Spending time here and learning how the performance of local culture is warped through decades of armed violence, one appreciates how fragile social orders can be. As Valéry once said: “A civilization has the same fragility as a life.” What other commercial opportunities are there for people who’ve never been to school or learned a trade apart from armed survival, herding and raiding others’ livestock?
Perhaps Karamoja needs a political insurgency to make the depth of its crisis heard in Kampala. A fanciful notion, I realize, as for the Karamojong the Ugandan state does not exist. Their lives revolve around their herds, as is the case for other ethnic pastoralist groups in Sudan, Kenya, Ethiopia, and Somalia. Nor is there evidence that a successful insurgency leads to accelerated development: it’s not the Kampala government who’s rebuilding former LRA areas now that security has returned. The international community is doing it.
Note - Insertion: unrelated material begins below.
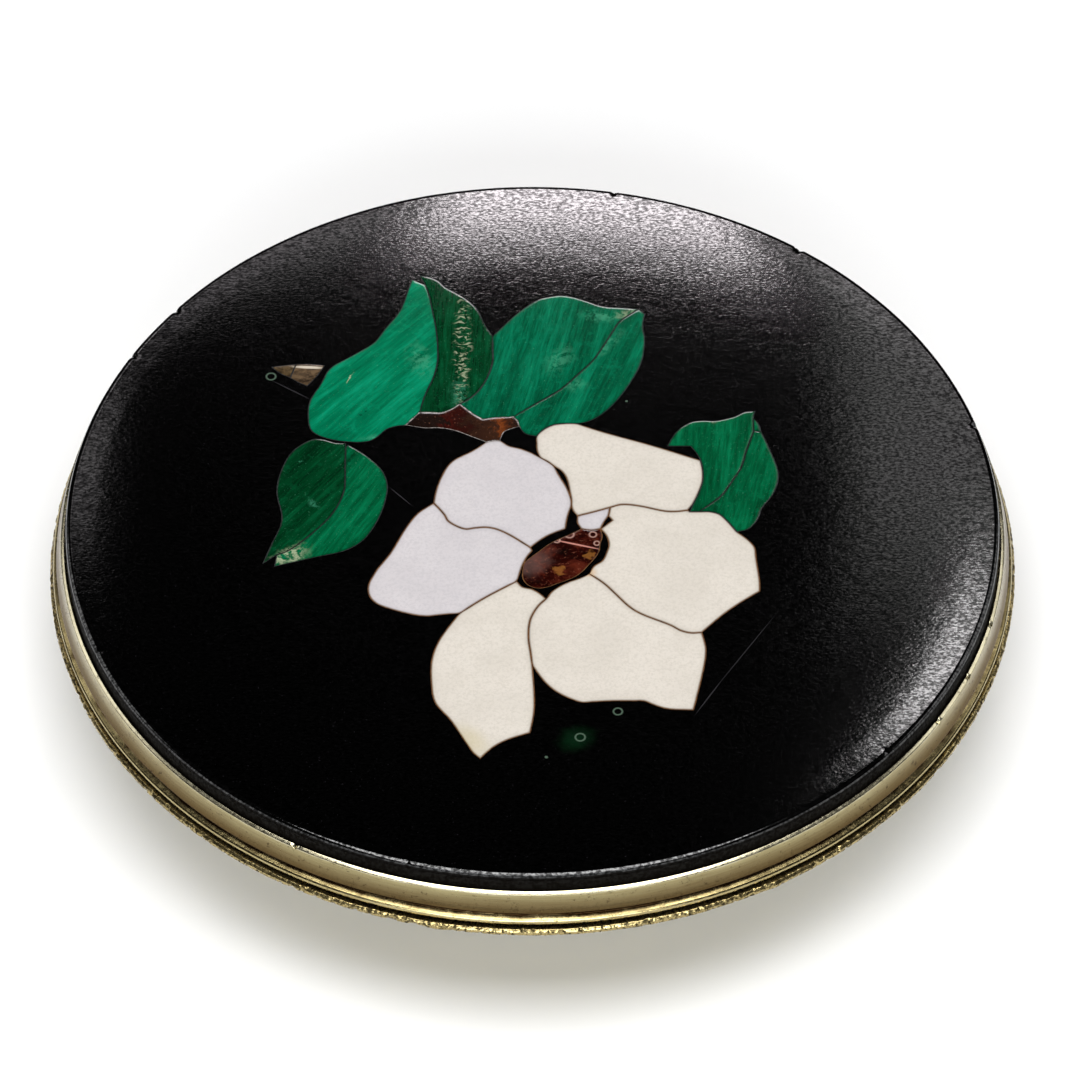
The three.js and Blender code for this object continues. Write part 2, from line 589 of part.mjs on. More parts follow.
// A strip that follows the round wall for the width of the hinge.
function curvedStrip(innerRadius, outerRadius, bottom, top) {
  const half = HINGE_WIDTH / 2;
  const strip = [];
  for (const [radius, direction] of [[innerRadius, -1], [outerRadius, 1]]) {
    const reach = Math.asin(half / radius);
    for (let step = 0; step <= 8; step += 1) {
      const angle = direction * reach * (1 - step / 4);
      strip.push(new THREE.Vector2(radius * Math.sin(angle), radius * Math.cos(angle)));
    }
  }
  return prism(THREE.ShapeUtils.area(strip) > 0 ? strip : strip.reverse(), bottom, top);
}

function block([fromX, toX], [fromY, toY], [bottom, top]) {
  const geometry = new THREE.BoxGeometry(toX - fromX, toY - fromY, top - bottom);
  return geometry.translate((fromX + toX) / 2, (fromY + toY) / 2, (bottom + top) / 2);
}

// Each of a leaf's knuckles stands on blocks given by their ranges in Y and Z.
function hingeLeaf(firstKnuckle, strip, blocks) {
  const pieces = [strip];
  for (let index = firstKnuckle; index < KNUCKLES; index += 2) {
    const span = knuckleSpan(index);
    pieces.push(cylinderAlongX(KNUCKLE_RADIUS, ...span));
    for (const [rangeY, rangeZ] of blocks) {
      pieces.push(block(span, rangeY, rangeZ));
    }
  }
  const bore = cylinderAlongX(PIN_RADIUS + PIN_CLEARANCE, -HINGE_WIDTH, HINGE_WIDTH);
  return toGeometry(join(pieces).subtract(toManifold(bore)));
}

function baseHinge() {
  const strip = curvedStrip(BOWL_RADIUS + FIT, RIM_RADIUS - 0.1, BASE_LEAF_BOTTOM, BASE_LEAF_TOP);
  const bottom = BASE_LEAF_TOP - TAB_THICKNESS;
  return hingeLeaf(0, strip, [
    [[24.3, HINGE_Y + 0.25], [bottom, BASE_LEAF_TOP]],
    [[HINGE_Y - 0.35, HINGE_Y + 0.25], [bottom, HINGE_Z]],
  ]);
}

function lidHinge() {
  const strip = curvedStrip(BAND_RADIUS + FIT, RIM_RADIUS + 0.15, LID_LEAF_BOTTOM, LID_LEAF_TOP);
  const top = HINGE_Z + KNUCKLE_RADIUS;
  return hingeLeaf(1, strip, [[[24.86, HINGE_Y], [top - TAB_THICKNESS, top]]]);
}

function pin() {
  const reach = HINGE_WIDTH / 2 + PIN_OVERHANG;
  return cylinderAlongX(PIN_RADIUS, -reach, reach);
}

// ---------------------------------------------------------------- assembly

addPart('base_bowl', bowl(), COLOURS.giltPlain);
addPart('base_flange', flange(), COLOURS.giltPlain);
addPart('base_rim', rim(), COLOURS.gilt);
addPart('base_hinge_leaf', baseHinge(), COLOURS.gilt);
addPart('hinge_pin', pin(), COLOURS.giltPlain);

const outlines = Object.values(STONES).map((stone) => stoneOutline(stone.edge));

addPart('bezel_ring', bezel(), COLOURS.gilt);
addPart('marble_slab', slab(outlines), COLOURS.marble);
addPart('backing_disc', backing(), COLOURS.slate);
addPart('lid_liner', liner(), COLOURS.giltPlain);
addPart('lid_hinge_leaf', lidHinge(), COLOURS.gilt);

Object.entries(STONES).forEach(([name, stone], i) => {
  const outline = insetOutline(outlines[i], STONE_SHRINK);
  addPart(name, prism(outline, SLAB_TOP - INLAY_DEPTH + FIT, SLAB_TOP), stone.colour);
});

export default pill_box;
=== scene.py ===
"""Looks for the inlaid pill box: refined stones and metalwork, materials, light and camera."""

import json
import math

import bmesh
import bpy
import numpy as np
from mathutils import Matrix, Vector, noise
from mathutils.geometry import delaunay_2d_cdt


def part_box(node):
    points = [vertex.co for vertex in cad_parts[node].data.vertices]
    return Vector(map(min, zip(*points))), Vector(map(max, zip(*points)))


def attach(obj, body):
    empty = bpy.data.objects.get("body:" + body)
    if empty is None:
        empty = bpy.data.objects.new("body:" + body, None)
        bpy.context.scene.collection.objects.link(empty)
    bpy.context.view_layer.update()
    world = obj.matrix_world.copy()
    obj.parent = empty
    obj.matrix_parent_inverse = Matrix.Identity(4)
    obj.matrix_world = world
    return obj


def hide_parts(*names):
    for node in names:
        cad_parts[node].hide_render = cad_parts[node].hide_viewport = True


MM = 0.001
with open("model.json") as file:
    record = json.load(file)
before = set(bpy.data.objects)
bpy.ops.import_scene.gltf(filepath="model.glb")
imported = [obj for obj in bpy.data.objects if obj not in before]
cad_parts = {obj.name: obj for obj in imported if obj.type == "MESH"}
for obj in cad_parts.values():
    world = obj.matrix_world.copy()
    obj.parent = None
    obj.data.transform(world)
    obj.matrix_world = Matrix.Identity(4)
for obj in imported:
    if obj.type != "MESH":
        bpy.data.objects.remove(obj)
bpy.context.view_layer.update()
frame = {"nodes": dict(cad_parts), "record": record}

# ---- driving sizes, in mm

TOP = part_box("marble_slab")[1].z / MM
FACE_LOWEST = TOP - 0.5  # points above this follow the face's dome
CHIPS_LOWEST = TOP - 0.75
SIDE_START = TOP - 0.36  # below this the slab's side turns matt
SIDE_FULL = TOP - 0.44

RECESS_DEPTH = 0.78
STONE_DEPTH = 0.7
CEMENT_DROP = 0.025
JOINT_REACH = 0.13  # how near a stone must be to name the joint beside it
STONE_EDGE_DROP = 0.004
STONE_EDGE_WIDTH = 0.1
EDGE_RINGS = (0.03, 0.06, 0.1)
OUTLINE_STEP = 0.14
GRID_STEP = 0.32
FACE_STEP = 0.6

DOME_START = 11.0
DOME_POWER = 2.8
CROWN_START = 19.4
CROWN_END = 23.8
CROWN_FALL = 0.12
EDGE_FALL = 0.22
ARRIS_OUT = 0.08

LIP_LOWEST = 9.7
LIP_SLOPE = 0.55
BEZEL_BOTTOM = 7.85
BEZEL_TOP = 9.85

SLAB_SEGMENTS = 1440
BEZEL_SEGMENTS = 1440
RIM_SEGMENTS = 2880
PLAIN_SEGMENTS = 360
AXIS = 1e-6
CORNER_TURN = math.radians(42)
SHARP = math.radians(40)

# Chips in the slab's edge: place round it in degrees, width in degrees, depth in mm.
CHIPS = ((15.5, 0.6, 0.08), (53.5, 0.7, 0.09), (54.2, 0.4, 0.05), (79.5, 0.5, 0.06), (142, 0.8, 0.09),
         (151.5, 0.6, 0.08), (203, 0.4, 0.03), (255, 0.5, 0.03), (318, 0.4, 0.03))
# Nicks in the bezel's lip: place in degrees, width in degrees, depth in mm.
NICKS = ((16, 0.5, 0.12), (241, 0.45, 0.13), (327.5, 0.5, 0.15), (335.5, 0.45, 0.12), (344.5, 0.5, 0.14))
# Lumps on the base rim: place in degrees, width in degrees, height in mm.
LUMPS = ((259, 2.2, 0.07), (299, 2.6, 0.08))

STONE_KINDS = ("leaf", "petal", "jasper", "branch", "twig")
SLOTS = {row["node"]: row["material_slot"] for row in frame["record"]["subparts"]}
STONES = [node for node in SLOTS if node.split("_")[0] in STONE_KINDS]
JOINT_KINDS = ("brown", "white", "grey", "dark")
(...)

On a final note, I was not able to visit the Ik, although I did get close to them. I met aid workers and locals who encountered them regularly; apparently there are only 2000 or so left of the Ik. As a coping mechanism to deal with successive raiding and looting by larger more powerful groups, the Ik have stopped keeping livestock entirely, and do not bear arms. With nothing to steal, why stop over to kill and loot? In such a dire place as Karamoja, adopting extreme poverty as your self-defence mechanism is a desperate act indeed.